Data lines:
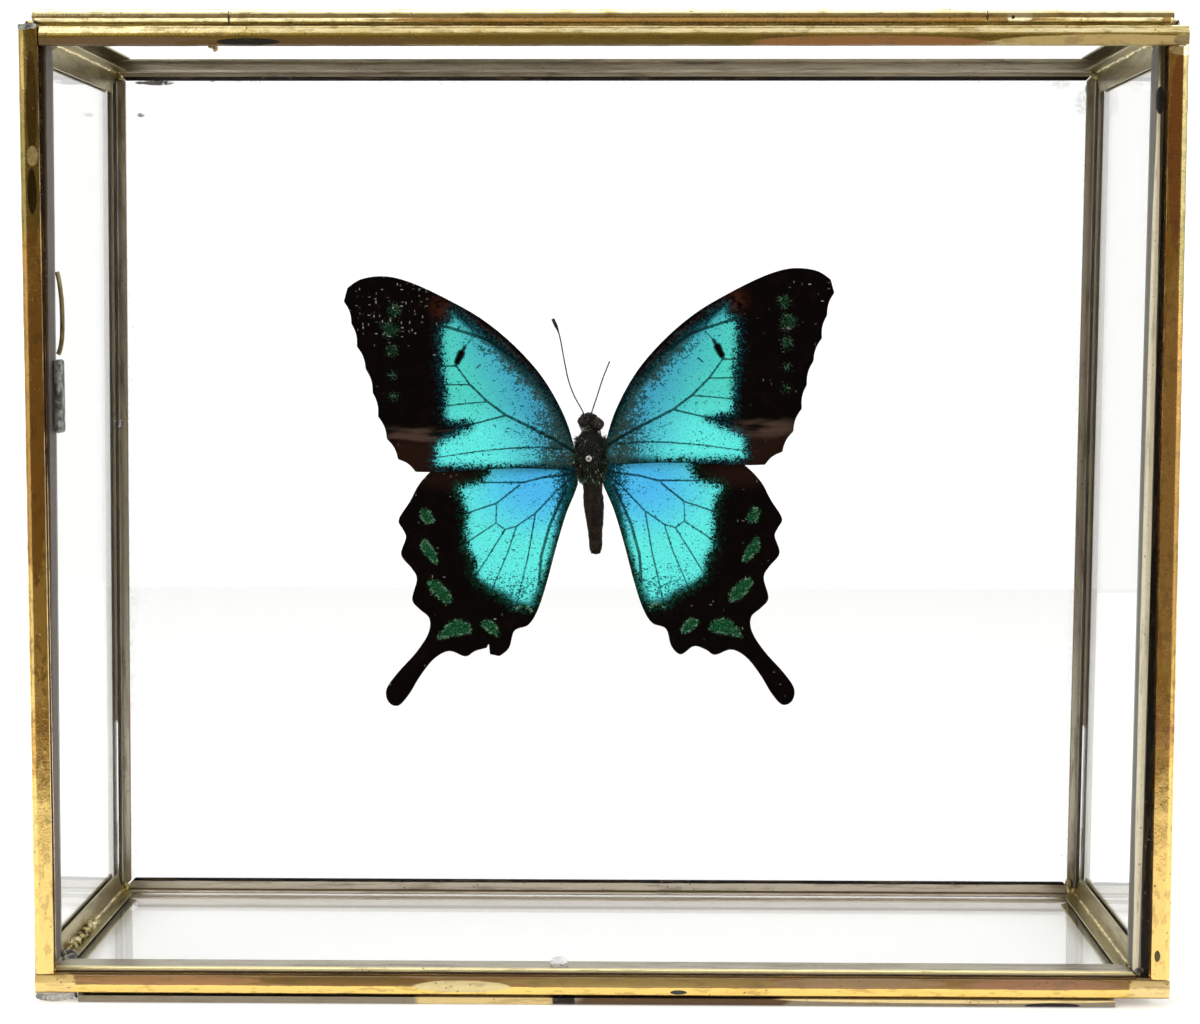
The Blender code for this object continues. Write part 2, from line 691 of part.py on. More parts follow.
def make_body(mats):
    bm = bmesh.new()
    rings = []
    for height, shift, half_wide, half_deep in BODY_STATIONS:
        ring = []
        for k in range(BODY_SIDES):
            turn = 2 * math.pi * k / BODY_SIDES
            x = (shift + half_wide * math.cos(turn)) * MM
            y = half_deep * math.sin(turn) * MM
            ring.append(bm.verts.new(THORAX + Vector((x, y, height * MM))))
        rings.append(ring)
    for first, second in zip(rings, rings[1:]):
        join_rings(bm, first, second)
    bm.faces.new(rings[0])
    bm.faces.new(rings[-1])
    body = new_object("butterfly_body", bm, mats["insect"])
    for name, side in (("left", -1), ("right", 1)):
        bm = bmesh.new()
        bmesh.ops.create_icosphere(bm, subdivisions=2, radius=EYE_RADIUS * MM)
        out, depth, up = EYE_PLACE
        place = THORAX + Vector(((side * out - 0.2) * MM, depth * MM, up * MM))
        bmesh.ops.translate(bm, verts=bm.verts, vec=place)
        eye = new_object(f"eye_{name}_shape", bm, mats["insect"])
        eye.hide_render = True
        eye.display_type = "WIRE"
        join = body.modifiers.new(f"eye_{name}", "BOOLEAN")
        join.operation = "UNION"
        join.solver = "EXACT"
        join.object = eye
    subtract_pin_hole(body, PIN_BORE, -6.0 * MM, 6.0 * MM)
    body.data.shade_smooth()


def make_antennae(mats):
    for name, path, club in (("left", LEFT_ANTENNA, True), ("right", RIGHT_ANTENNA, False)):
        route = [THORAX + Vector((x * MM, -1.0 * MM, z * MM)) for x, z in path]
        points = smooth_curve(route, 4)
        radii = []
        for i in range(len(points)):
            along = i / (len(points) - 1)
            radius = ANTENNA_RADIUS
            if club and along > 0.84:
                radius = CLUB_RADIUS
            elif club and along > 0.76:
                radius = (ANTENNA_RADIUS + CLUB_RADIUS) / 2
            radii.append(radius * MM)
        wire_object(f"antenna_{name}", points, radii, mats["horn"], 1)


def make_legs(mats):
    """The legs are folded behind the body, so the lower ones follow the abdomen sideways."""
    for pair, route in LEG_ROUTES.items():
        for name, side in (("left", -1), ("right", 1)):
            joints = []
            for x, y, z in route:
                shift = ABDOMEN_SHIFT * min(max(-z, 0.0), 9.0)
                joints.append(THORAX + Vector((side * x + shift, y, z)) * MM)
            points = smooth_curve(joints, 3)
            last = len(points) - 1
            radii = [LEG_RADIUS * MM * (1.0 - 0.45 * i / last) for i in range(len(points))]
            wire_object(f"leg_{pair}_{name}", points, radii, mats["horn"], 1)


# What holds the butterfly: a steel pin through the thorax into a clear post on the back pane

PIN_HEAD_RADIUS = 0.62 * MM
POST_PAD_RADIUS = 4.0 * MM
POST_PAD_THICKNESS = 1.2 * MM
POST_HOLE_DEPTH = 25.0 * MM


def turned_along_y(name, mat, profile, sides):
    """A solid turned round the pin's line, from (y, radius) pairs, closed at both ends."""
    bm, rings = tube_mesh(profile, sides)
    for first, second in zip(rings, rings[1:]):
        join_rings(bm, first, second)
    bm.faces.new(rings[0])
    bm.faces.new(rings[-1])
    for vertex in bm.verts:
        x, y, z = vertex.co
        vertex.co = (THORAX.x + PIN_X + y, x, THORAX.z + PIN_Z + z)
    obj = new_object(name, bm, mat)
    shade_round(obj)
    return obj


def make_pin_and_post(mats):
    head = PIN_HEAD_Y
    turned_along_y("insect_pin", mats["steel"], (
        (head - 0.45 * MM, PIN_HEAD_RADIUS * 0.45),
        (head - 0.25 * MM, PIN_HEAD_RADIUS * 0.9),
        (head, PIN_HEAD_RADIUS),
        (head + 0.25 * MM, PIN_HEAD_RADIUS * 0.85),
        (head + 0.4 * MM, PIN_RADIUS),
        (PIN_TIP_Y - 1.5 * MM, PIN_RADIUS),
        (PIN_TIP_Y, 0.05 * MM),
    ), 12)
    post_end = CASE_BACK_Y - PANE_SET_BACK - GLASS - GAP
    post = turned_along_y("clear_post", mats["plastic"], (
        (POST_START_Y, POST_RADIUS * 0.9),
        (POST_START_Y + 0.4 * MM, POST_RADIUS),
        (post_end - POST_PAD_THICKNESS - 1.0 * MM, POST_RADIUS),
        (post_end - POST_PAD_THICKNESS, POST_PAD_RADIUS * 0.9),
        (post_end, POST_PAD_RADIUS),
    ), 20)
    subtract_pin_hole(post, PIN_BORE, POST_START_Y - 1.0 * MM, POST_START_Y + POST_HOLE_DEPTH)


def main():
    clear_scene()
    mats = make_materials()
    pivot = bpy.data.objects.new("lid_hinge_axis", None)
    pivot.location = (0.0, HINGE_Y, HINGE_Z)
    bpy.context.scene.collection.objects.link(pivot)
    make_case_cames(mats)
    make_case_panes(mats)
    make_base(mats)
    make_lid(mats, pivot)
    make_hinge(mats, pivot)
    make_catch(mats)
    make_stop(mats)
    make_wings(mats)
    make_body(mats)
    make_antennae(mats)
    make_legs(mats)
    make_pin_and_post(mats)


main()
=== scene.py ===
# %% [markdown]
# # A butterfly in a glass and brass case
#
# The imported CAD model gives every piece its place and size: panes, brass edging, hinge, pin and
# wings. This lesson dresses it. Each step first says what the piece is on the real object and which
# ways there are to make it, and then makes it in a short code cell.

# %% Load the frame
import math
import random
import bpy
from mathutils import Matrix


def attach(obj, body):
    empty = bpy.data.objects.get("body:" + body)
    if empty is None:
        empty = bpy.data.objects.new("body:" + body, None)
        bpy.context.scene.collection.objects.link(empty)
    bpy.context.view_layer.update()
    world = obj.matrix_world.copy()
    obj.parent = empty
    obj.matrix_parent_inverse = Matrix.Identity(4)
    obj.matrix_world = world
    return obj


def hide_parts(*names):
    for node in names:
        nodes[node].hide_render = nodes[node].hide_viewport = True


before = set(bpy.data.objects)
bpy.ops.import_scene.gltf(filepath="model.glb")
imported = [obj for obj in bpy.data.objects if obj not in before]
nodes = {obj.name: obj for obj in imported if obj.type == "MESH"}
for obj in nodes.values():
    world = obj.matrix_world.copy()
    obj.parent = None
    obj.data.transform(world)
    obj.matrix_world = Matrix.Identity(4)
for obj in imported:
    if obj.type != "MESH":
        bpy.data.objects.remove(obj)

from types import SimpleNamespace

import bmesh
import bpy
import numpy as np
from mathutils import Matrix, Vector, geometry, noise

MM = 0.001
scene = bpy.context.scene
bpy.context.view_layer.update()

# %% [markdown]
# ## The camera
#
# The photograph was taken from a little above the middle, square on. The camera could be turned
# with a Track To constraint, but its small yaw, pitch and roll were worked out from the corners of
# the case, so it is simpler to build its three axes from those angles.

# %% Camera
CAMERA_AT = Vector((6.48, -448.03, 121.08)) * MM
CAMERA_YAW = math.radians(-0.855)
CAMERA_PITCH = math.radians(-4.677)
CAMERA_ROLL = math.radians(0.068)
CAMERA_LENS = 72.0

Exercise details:
Write out only the lines that run from the line containing "make_base(mats)" through the line containing "obj.parent = None", both included, exactly as they appear above.

Problem solution:
    make_base(mats)
    make_lid(mats, pivot)
    make_hinge(mats, pivot)
    make_catch(mats)
    make_stop(mats)
    make_wings(mats)
    make_body(mats)
    make_antennae(mats)
    make_legs(mats)
    make_pin_and_post(mats)


main()
=== scene.py ===
# %% [markdown]
# # A butterfly in a glass and brass case
#
# The imported CAD model gives every piece its place and size: panes, brass edging, hinge, pin and
# wings. This lesson dresses it. Each step first says what the piece is on the real object and which
# ways there are to make it, and then makes it in a short code cell.

# %% Load the frame
import math
import random
import bpy
from mathutils import Matrix


def attach(obj, body):
    empty = bpy.data.objects.get("body:" + body)
    if empty is None:
        empty = bpy.data.objects.new("body:" + body, None)
        bpy.context.scene.collection.objects.link(empty)
    bpy.context.view_layer.update()
    world = obj.matrix_world.copy()
    obj.parent = empty
    obj.matrix_parent_inverse = Matrix.Identity(4)
    obj.matrix_world = world
    return obj


def hide_parts(*names):
    for node in names:
        nodes[node].hide_render = nodes[node].hide_viewport = True


before = set(bpy.data.objects)
bpy.ops.import_scene.gltf(filepath="model.glb")
imported = [obj for obj in bpy.data.objects if obj not in before]
nodes = {obj.name: obj for obj in imported if obj.type == "MESH"}
for obj in nodes.values():
    world = obj.matrix_world.copy()
    obj.parent = None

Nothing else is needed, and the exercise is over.